Genau darum geht es in Ego: Wir lernen einen Menschen kennen, dessen einzige Sehnsucht nach Transzendenz der Blick in den Spiegel im Fitness-Studio ist. Alles, aber auch wirklich alles, ist Wirkung im Leben dieser Figur. Und deswegen ist Philipps größte Sorge auch die, dass er seinen Body möglicherweise gerade nicht ins rechte Licht rücken kann. Alles ist Posing, auch die Wartezeit vor dem Firmenkopierer (“Gut gefällt mir heute mein Kleinfingerstrecker“) John von Düffel muss jede Menge Fachliteratur gebüffelt haben, um die narzistische anatomische Selbstbespiegelung seines Helden mit den entsprechenden Fachtermini beschreiben zu können. Oder hat man als Autor und Dramatiker ein natürliches Verhältnis, sagen wir - zum ulnaren Handbeuger?

Man lernt also etwas bei der Lektüre dieses Buches, auch für das eigene Training. Im Ernst: Die zentrale Figur seines Buches hat von Düffel derart überzeichnet, das man sich nach nur wenigen Seiten fragt, ob man eine solche Karikatur eines erfolgreich-gestählten Businessman wirklich näher kennenlernen muss. Überhaupt: Die inflationären „Ich“ sind wirklich strapaziös, der Stilisierungsgrad ist hoch, und die rhytmisch/atmosphärische Prosa früherer Arbeiten nicht wiederzuentdecken.

Vielleicht ist diese EGO-Parodie wirklich vor allem witzig gemeint?

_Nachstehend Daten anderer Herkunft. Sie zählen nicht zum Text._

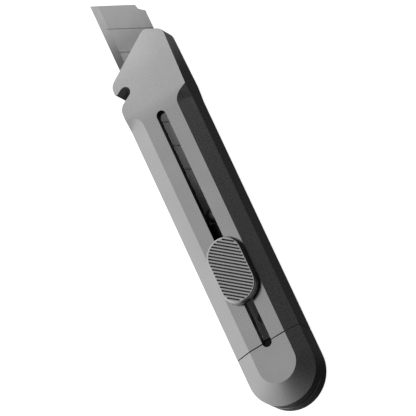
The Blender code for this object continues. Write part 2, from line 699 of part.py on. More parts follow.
def groove_ends(offset):
    """Where a groove's line crosses the border that the grooves stop at, as lengths along it."""
    along = Vector((cos(GROOVE_ANGLE), sin(GROOVE_ANGLE)))
    foot = Vector((-along.y, along.x)) * offset
    half = BUTTON_STRAIGHT / 2
    crossings = []
    for side in (-1, 1):
        reach = (side * GROOVE_END_RADIUS - foot.y) / along.y
        if abs(foot.x + along.x * reach) <= half:
            crossings.append(reach)
        start = foot - Vector((side * half, 0))
        middle = start.dot(along)
        square = middle ** 2 - start.length_squared + GROOVE_END_RADIUS ** 2
        if square > 0:
            for reach in (-middle - sqrt(square), -middle + sqrt(square)):
                if side * (foot.x + along.x * reach) > half:
                    crossings.append(reach)
    return min(crossings), max(crossings)


def groove(name, offset):
    """Groove with sloping walls across the button's top that stops short of its border."""
    along = Vector((cos(GROOVE_ANGLE), sin(GROOVE_ANGLE)))
    across = Vector((-along.y, along.x))
    centre = Vector((BUTTON_CENTRE, 0)) + across * offset
    top_half = GROOVE_WIDTH / 2
    floor_half = GROOVE_FLOOR / 2
    lift = OVER / 2
    slope = (top_half - floor_half) / GROOVE_DEPTH
    section = [(-floor_half, -GROOVE_DEPTH), (floor_half, -GROOVE_DEPTH),
               (top_half + slope * lift, lift), (-top_half - slope * lift, lift)]
    rings = []
    for reach in groove_ends(offset):
        end = centre + along * reach
        rings.append([tuple(end + across * side) + (BUTTON_HIGH + rise,) for side, rise in section])
    return loft(name, rings)


def thumb_button(frame):
    """Oval thumb button with drafted sides and diagonal grooves."""
    edge = BUTTON_RADIUS - BUTTON_TOP_RADIUS
    rim = BUTTON_LOWER_BREAK
    levels = [(BUTTON_RADIUS - rim, BUTTON_LOW), (BUTTON_RADIUS, BUTTON_LOW + rim)]
    for turn in BUTTON_EDGE_TURNS:
        a = radians(turn)
        levels.append((BUTTON_TOP_RADIUS + edge * cos(a), BUTTON_HIGH - BUTTON_EDGE_DROP * (1 - sin(a))))
    levels.append((BUTTON_TOP_RADIUS, BUTTON_HIGH))
    rings = []
    for radius, z in levels:
        rings.append([(x, y, z) for x, y in stadium(BUTTON_CENTRE, BUTTON_STRAIGHT, radius, 16)])
    button = loft("thumb_button", rings, frame)
    span = BUTTON_STRAIGHT / 2 * sin(GROOVE_ANGLE) + GROOVE_END_RADIUS
    count = int((span - GROOVE_WIDTH / 2) / GROOVE_PITCH)
    for i in range(-count, count + 1):
        cut(button, groove("button_groove", i * GROOVE_PITCH))
    room = stadium(BUTTON_CENTRE, BUTTON_STRAIGHT, SHOE_RADIUS + GAP, 10)
    cut(button, prism("shoe_room", room, BUTTON_LOW - OVER, BUTTON_LOW + SHOE_THICK + GAP))
    cut(button, stem_room("stem_socket", BUTTON_LOW, STEM_HIGH + GAP / 3))
    return finish(button, *BUTTON_FINISH)


def glide_shoe(frame):
    """Low-friction pad set into the button's underside, with an opening for the stem."""
    outline = stadium(BUTTON_CENTRE, BUTTON_STRAIGHT, SHOE_RADIUS, 8)
    shoe = prism("glide_shoe", outline, BUTTON_LOW, BUTTON_LOW + SHOE_THICK, frame)
    cut(shoe, stem_room("shoe_hole", BODY_THICK, BUTTON_HIGH))
    return finish(shoe, *POLYMER)


def button_stem(frame):
    """Flat stem through the slot, with a foot on one side that presses the lock spring."""
    rear, front = STEM_STATION - STEM_LENGTH / 2, STEM_STATION + STEM_LENGTH / 2
    stem = box("button_stem", (rear, -STEM_HALF, STEM_LOW), (front, STEM_HALF, STEM_HIGH), frame)
    foot = box("stem_foot", (rear, FOOT_Y, FOOT_LOW), (rear + FOOT_LENGTH, 0, FOOT_HIGH))
    combine(stem, foot, "UNION")
    radius = BUTTON_SCREW_SHANK + GAP
    cut(stem, upright_hole("stem_bore", STEM_STATION, 0, STEM_LOW - OVER, STEM_HIGH + OVER, radius))
    return finish(stem, *DARK_STEEL)


def button_screw(frame):
    """Screw from below that holds the stem to the button."""
    profile = [(BUTTON_SCREW_HEAD, BUTTON_SCREW_LOW), (BUTTON_SCREW_HEAD, BUTTON_SCREW_SEAT),
               (BUTTON_SCREW_SHANK, BUTTON_SCREW_SEAT), (BUTTON_SCREW_SHANK, STEM_HIGH - GAP / 3)]
    screw = turned("button_screw", profile, (STEM_STATION, 0, 0), parent=frame, sides=16)
    return finish(screw, *STEEL, smooth=True)


def button_spring(frame, steps=40, sides=6):
    """Small compression spring under the screw head, in the carrier's well."""
    rings = []
    for i in range(steps + 1):
        a = 2 * pi * COIL_TURNS * i / steps
        z = COIL_LOW + (COIL_HIGH - COIL_LOW) * i / steps
        out = Vector((cos(a), sin(a), 0))
        centre = Vector((STEM_STATION, 0, z)) + out * COIL_RADIUS
        ring = []
        for k in range(sides):
            b = 2 * pi * k / sides
            ring.append(centre + out * COIL_WIRE * cos(b) + Vector((0, 0, COIL_WIRE * sin(b))))
        rings.append(ring)
    return finish(loft("button_spring", rings, frame), *STEEL, smooth=True)


# ---------------------------------------------------------------- tail cap group

def tail_cap(frame):
    """Round-ended cap that closes the tail and carries the slot's end and the snapping slit."""
    half = BODY_WIDTH / 2
    seam = SEAM_STATION - GAP / 2
    outline = [(seam, half)] + arc(half, 0, half, pi / 2, 3 * pi / 2, 48) + [(seam, -half)]
    cap = prism("tail_cap", outline, 0, BODY_THICK, frame)
    for face in (1, -1):
        cut(cap, side_chamfer("cap_chamfer", cap_chamfer_path(face), CAP_CHAMFER_REACH, -1, face))
    pocket = box("cap_pocket", (CAP_POCKET_START, -CAVITY_HALF, WALL),
                 (SEAM_STATION + OVER, CAVITY_HALF, BODY_THICK - WALL))
    slit = box("snap_slit", (-OVER, -SNAP_SLIT_HALF, MID_Z - SNAP_SLIT_HEIGHT / 2),
               (SNAP_SLIT_DEPTH, SNAP_SLIT_HALF, MID_Z + SNAP_SLIT_HEIGHT / 2))
    cut(cap, pocket, slit, slot_cutter("cap_slot"))
    low, high = CAP_SCREW_TIP - GAP, CAP_POCKET_START + OVER
    for y in CAP_SCREW_Y.values():
        cut(cap, lengthwise_hole("cap_screw_hole", low, high, y, MID_Z, CAP_SCREW_SHANK + GAP))
    cut(cap, *magnet_holes("cap_magnet_hole", -1))
    return finish(cap, *ANODISED, smooth=True)


def cap_insert(frame):
    """Moulded tray screwed into the cap; its rim plugs into the body's tail."""
    tray = box("cap_insert", (CAP_POCKET_START + GAP, -CHANNEL_HALF, CHANNEL_LOW),
               (TRAY_FRONT, CHANNEL_HALF, CHANNEL_HIGH), frame)
    room = box("tray_room", (TRAY_ROOM_START, -TRAY_ROOM_HALF, TRAY_FLOOR),
               (TRAY_FRONT + OVER, TRAY_ROOM_HALF, CHANNEL_HIGH + OVER))
    cut(tray, room)
    low, high = CAP_POCKET_START - OVER, TRAY_ROOM_START + OVER
    for y in CAP_SCREW_Y.values():
        cut(tray, lengthwise_hole("tray_hole", low, high, y, MID_Z, CAP_SCREW_SHANK + GAP))
    return finish(tray, *POLYMER)


def cap_screw(name, y, frame):
    """Screw through the tray's end wall into the cap."""
    crown = CAP_SCREW_HEAD * 0.7
    profile = [(CAP_SCREW_SHANK, CAP_SCREW_TIP), (CAP_SCREW_SHANK, CAP_SCREW_SEAT),
               (CAP_SCREW_HEAD, CAP_SCREW_SEAT), (CAP_SCREW_HEAD, CAP_SCREW_RIM), (crown, CAP_SCREW_END)]
    screw = turned(name, profile, (0, y, MID_Z), "X", frame, 16)
    reach = CAP_SCREW_HEAD * 0.6
    drive = box(name + "_drive", (CAP_SCREW_END - DRIVE_DEPTH, y - reach, MID_Z - DRIVE_HALF),
                (CAP_SCREW_END + OVER, y + reach, MID_Z + DRIVE_HALF))
    cut(screw, drive)
    return finish(screw, *DARK_STEEL, smooth=True)


# ---------------------------------------------------------------- assembly

def group(name):
    """Empty that carries stations into the frame."""
    empty = bpy.data.objects.new(name, None)
    bpy.context.scene.collection.objects.link(empty)
    empty.location = (-ORIGIN_STATION, 0, 0)
    return empty


def main():
    for obj in list(bpy.data.objects):
        bpy.data.objects.remove(obj, do_unlink=True)

    body = group("body_group")
    body_shell(body)
    guide_channel(body)
    for end, station in CHANNEL_SCREW_STATIONS.items():
        channel_screw("channel_screw_" + end, station, body)
    for side, y in MAGNET_Y.items():
        magnet("body_magnet_" + side, 1, y, body)

    slider = group("slider_group")
    blade_carrier(slider)
    blade_peg(slider)
    blade(slider)
    blade_clip(slider)
    rivet("clip_rivet", CLIP_RIVET_STATION, 0, CLIP_RIVET, slider)
    lock_spring(slider)
    for end, station in LOCK_RIVET_STATIONS.items():
        rivet("spring_rivet_" + end, station, LOCK_RIVET_Y, LOCK_RIVET, slider)

    button = group("button_group")
    thumb_button(button)
    glide_shoe(button)
    button_stem(button)
    button_screw(button)
    button_spring(button)

    tail = group("tail_group")
    tail_cap(tail)
    cap_insert(tail)
    for side, y in CAP_SCREW_Y.items():
        cap_screw("cap_screw_" + side, y, tail)
    for side, y in MAGNET_Y.items():
        magnet("cap_magnet_" + side, -1, y, tail)
    bpy.context.view_layer.update()


main()
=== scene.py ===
import json
from math import atan2, cos, pi, radians, sin

import bmesh
import bpy
from mathutils import Matrix, Vector


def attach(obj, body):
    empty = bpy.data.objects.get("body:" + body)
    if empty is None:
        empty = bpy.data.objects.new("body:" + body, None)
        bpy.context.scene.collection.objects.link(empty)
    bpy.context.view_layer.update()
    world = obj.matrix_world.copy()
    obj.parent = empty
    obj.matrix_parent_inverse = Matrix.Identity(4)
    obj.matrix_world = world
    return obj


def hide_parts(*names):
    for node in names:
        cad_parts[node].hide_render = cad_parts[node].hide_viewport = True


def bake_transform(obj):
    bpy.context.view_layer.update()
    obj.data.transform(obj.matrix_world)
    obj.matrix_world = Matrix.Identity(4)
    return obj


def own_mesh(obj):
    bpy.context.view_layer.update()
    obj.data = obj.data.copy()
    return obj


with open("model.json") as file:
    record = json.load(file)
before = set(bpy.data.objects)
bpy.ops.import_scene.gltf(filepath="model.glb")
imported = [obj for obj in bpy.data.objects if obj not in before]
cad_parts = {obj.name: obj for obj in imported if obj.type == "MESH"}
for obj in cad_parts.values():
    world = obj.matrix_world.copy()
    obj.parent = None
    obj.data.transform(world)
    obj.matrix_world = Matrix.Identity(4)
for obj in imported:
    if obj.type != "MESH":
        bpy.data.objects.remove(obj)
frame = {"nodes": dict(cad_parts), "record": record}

scene = bpy.context.scene
MM = 0.001
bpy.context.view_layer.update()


# ---------------------------------------------------------------- finishes

# The part of a noise texture's range that colours and roughness are spread over.
NOISE_LOW, NOISE_HIGH = 0.3, 0.7

# Slow changes of tone and fine grain, in cells to the metre, and the height of the grain in metres.
BLASTED_CLOUDS, BLASTED_GRAIN, BLASTED_HEIGHT = 90.0, 6500.0, 0.00001
NICKEL_GRAIN = 2500.0
STEEL_CLOUDS, SCRATCHES_ALONG, SCRATCHES_ACROSS, SCRATCH_HEIGHT = 120.0, 60.0, 5200.0, 0.000004
DARK_CLOUDS, DARK_GRAIN, DARK_HEIGHT = 260.0, 3000.0, 0.00001
PAPER_FIBRES = 400.0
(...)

Fest steht, dass der Schöpfer seinem Muskel-Philipp mit Sicherheit eine message mit in den Kraftdrink gemixt hat: Vielleicht, dass Schein nicht wirkliches Dasein und eine perfekte Oberfläche nicht gleich Leben ist. Zeitkritik!!! Natürlich bekommt in Gestalt des ausweglos schwitzenden und durchweg strategisch handelnden Protagonisten auch die Leistungsgesellschaft ihr Fett weg: „Natürlich muss man Athlet sein“, heißt es in Ego, „jeder, der heute ernst genommen werden will, muss absolut Athlet sein, ob er nun in der Computerbranche arbeitet oder als Filialleiter in einem Supermarkt, Athlet sein ist Dogma. Im Duell mit sich selbst, zuallererst.

Um zu wissen, worüber er schreibt, ist von Düffel selbst in die chromglänzende Welt der Fitnessstudios eingedrungen, als eine Art „Günter Wallraff des Körperkults“, wie er in einem Zeitungstext selbst geschreiben hat. Undercover hat er, malträtiert von einer wissenden Trainerin, festgestellt, dass die Selbstliebe möglicherweise die komplizierteste Form der Liebe ist. Immerhin: Am Ende des Buches macht ein versöhnliches Schicksal - oder besser: von Düffel - Philipp zum werdenden Vater. Mit vermutlich verheerenden Folgen für dessen Nabeltiefe. Milko Haase

John von Düffel liest heute um 20 Uhr im PFL Kulturzentrum in Oldenburg aus „Ego“.